Basic Earning Power - Your Essential Guide
This article on basic earning power was written by Phillip Richards, a small investor managing his own personal account. He has a Master's degree in Planning and Real Estate and is a deep value investor based in England. He uses Net Net Hunter's high performance net net checklist to identify his stocks. Download our net checklist right now for free. Click Here. Article image (Creative Commons) by Kamil Porembiński, edited by Net Net Hunter.
Basic Earnings Power is just one of a multitude of investment ratios that you have at your disposal as an investor.
But, the earnings power ratio is also one of the most important tools in the investor’s toolbox for evaluating a company’s financial health and a stock’s profit potential. This is just as true for net net investing as it is for any other value approach.
That’s why it’s frustrating to see so many investors misunderstand the ratio or use earning power value badly while assessing companies.
So, what exactly is earning power? Why is it necessary, and how does it tie into a high-performance strategy such as net net investing? Well, read on to get this key insight.

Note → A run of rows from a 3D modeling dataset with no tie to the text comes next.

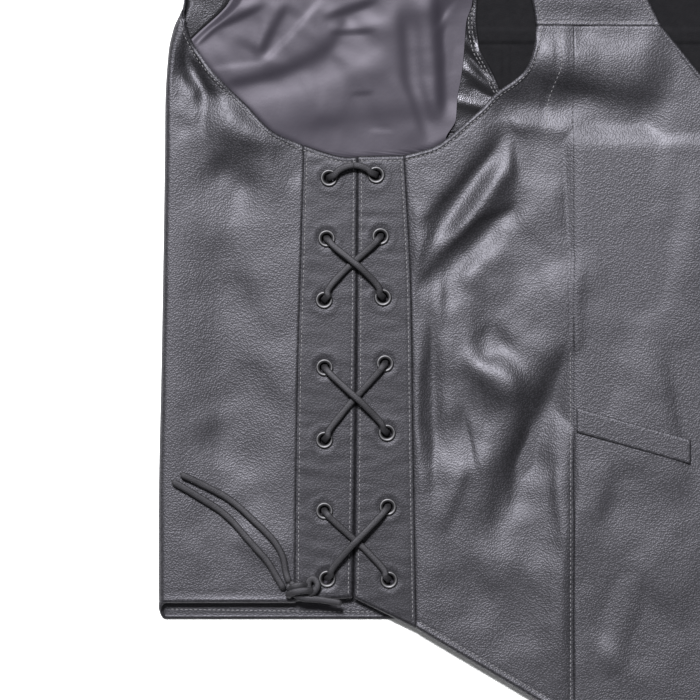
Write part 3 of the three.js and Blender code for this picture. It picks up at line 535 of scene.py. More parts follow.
def hide():
    """Pebbled hide: small round grains of uneven size, drawn flatter in places, with fine pores."""
    material, shader = node_finish("pebbled hide", (0.014, 0.0135, 0.0155), 0.45)
    place = node(material, "ShaderNodeTexCoord").outputs["Object"]
    stray = node(material, "ShaderNodeTexNoise", Vector=place, Scale=260, Detail=2)
    centred = node(material, "ShaderNodeVectorMath", {"operation": "SUBTRACT"},
                   _0=stray.outputs["Color"], _1=(0.5, 0.5, 0.5))
    pushed = node(material, "ShaderNodeVectorMath", {"operation": "MULTIPLY_ADD"},
                  _0=centred.outputs[0], _1=(0.0014, 0.0014, 0.0014), _2=place)
    grains = node(material, "ShaderNodeTexVoronoi", {"feature": "SMOOTH_F1"}, Vector=pushed.outputs[0],
                  Scale=860, Smoothness=0.35, Randomness=1.0)
    small = node(material, "ShaderNodeTexVoronoi", {"feature": "F1"}, Vector=pushed.outputs[0], Scale=1500)
    pores = node(material, "ShaderNodeTexNoise", Vector=place, Scale=2600, Detail=2)
    drawn = node(material, "ShaderNodeTexNoise", Vector=place, Scale=24, Detail=3)
    depth = node(material, "ShaderNodeMapRange", Value=drawn.outputs["Fac"],
                 _1=0.35, _2=0.65, _3=0.55, _4=1.0)
    domes = node(material, "ShaderNodeMapRange", {"interpolation_type": "SMOOTHSTEP"},
                 Value=grains.outputs["Distance"], _1=0.1, _2=0.75, _3=1.0, _4=0.0)
    body = node(material, "ShaderNodeMath", {"operation": "MULTIPLY"},
                _0=domes.outputs[0], _1=depth.outputs[0])
    fine = node(material, "ShaderNodeMath", {"operation": "MULTIPLY_ADD"},
                _0=small.outputs["Distance"], _1=-0.32, _2=body.outputs[0])
    height = node(material, "ShaderNodeMath", {"operation": "MULTIPLY_ADD"},
                  _0=pores.outputs["Fac"], _1=0.14, _2=fine.outputs[0])
    bump = node(material, "ShaderNodeBump", Strength=0.62, Distance=0.00022, Height=height.outputs[0])
    join(material, bump.outputs["Normal"], shader.inputs["Normal"])
    # Painted shade: the hollows between the grains are coloured darker than the grains' domes.
    tone = node(material, "ShaderNodeMix", {"data_type": "RGBA"}, _0=domes.outputs[0],
                _6=(0.003, 0.003, 0.0034, 1), _7=(0.0105, 0.01, 0.012, 1))
    join(material, tone.outputs[2], shader.inputs["Base Color"])
    gloss = node(material, "ShaderNodeMapRange", Value=drawn.outputs["Fac"], _1=0.3, _2=0.7, _3=0.46, _4=0.54)
    join(material, gloss.outputs[0], shader.inputs["Roughness"])
    shader.inputs["Specular IOR Level"].default_value = 0.54
    shader.inputs["Specular Tint"].default_value = (0.9, 0.885, 1.0, 1)
    return material


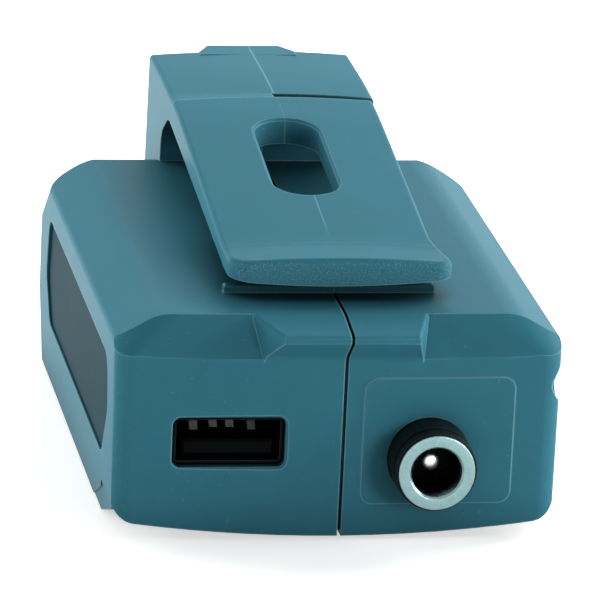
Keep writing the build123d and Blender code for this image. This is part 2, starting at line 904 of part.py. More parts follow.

What is the Basic Earning Power Ratio?
The Basic Earning Power Ratio (BEP) is a measure of the company’s efficiency at producing earnings relative to its assets. The basic earning power ratio formula is simple and takes Earnings Before Interest and Taxes (EBIT) and divides it by Total Assets.
Basic Earning Power = EBIT/Total Assets
To calculate EBIT, start with net profit and then add back interest and taxes the company paid. Total Assets are simply found on the Balance Sheet.
EBIT = Net Profit + Interest + Taxes
The BEP ratio can demonstrate the business’s ability to generate adequate profits over the long term by reviewing several years to assess the company’s efficiency and earning trends. Simply put, BEP is a quick health check on the company’s profitability.
However, the ratio does assume that the business will continue to operate in ideal conditions and be able to produce similar earnings into the future. There’s also the question of what to do with this information once you have it. More on this later.
Understanding the Basic Earning Power Ratio
Now you know how to calculate the BEP ratio, what exactly does it mean?
Well, conventional wisdom suggests that all things being equal, a company with a higher BEP ratio is a more profitable company; it's more efficient at generating income from its assets. The greater the ratio's value, the greater the profitability created from the assets of the company.
However, a great company with a high BEP ratio and a great investment are two different things. Price paid is the determining factor, and barely profitable companies can be much better buys than very profitable companies. This is the error that most people make. There is another way….
Basic Earning Power Example
XYZ Corp — Income statement
|2||Cost of Goods Sold (COGS)||32,909|
|4||Selling, general and administrative expense||18,949|
|8||Other non-operating income, net||325|
|9||Earnings from continuing operations before income taxes||13,369|
|10||Income taxes on continuing operations||3,342|
|11||Net earnings (loss) from discontinued operations||557|
Based upon the above formula, EBIT would equate to $13,948 (12 + 10 + 6). Whereas Total Assets (found on the Balance Sheet) = $127,136. Therefore, the BEP ratio for Company XYZ Corp would equal 10.9% ($13,948/$127,136). Is this any good? Potentially, but that would depend on a comparison with the industry and its peers.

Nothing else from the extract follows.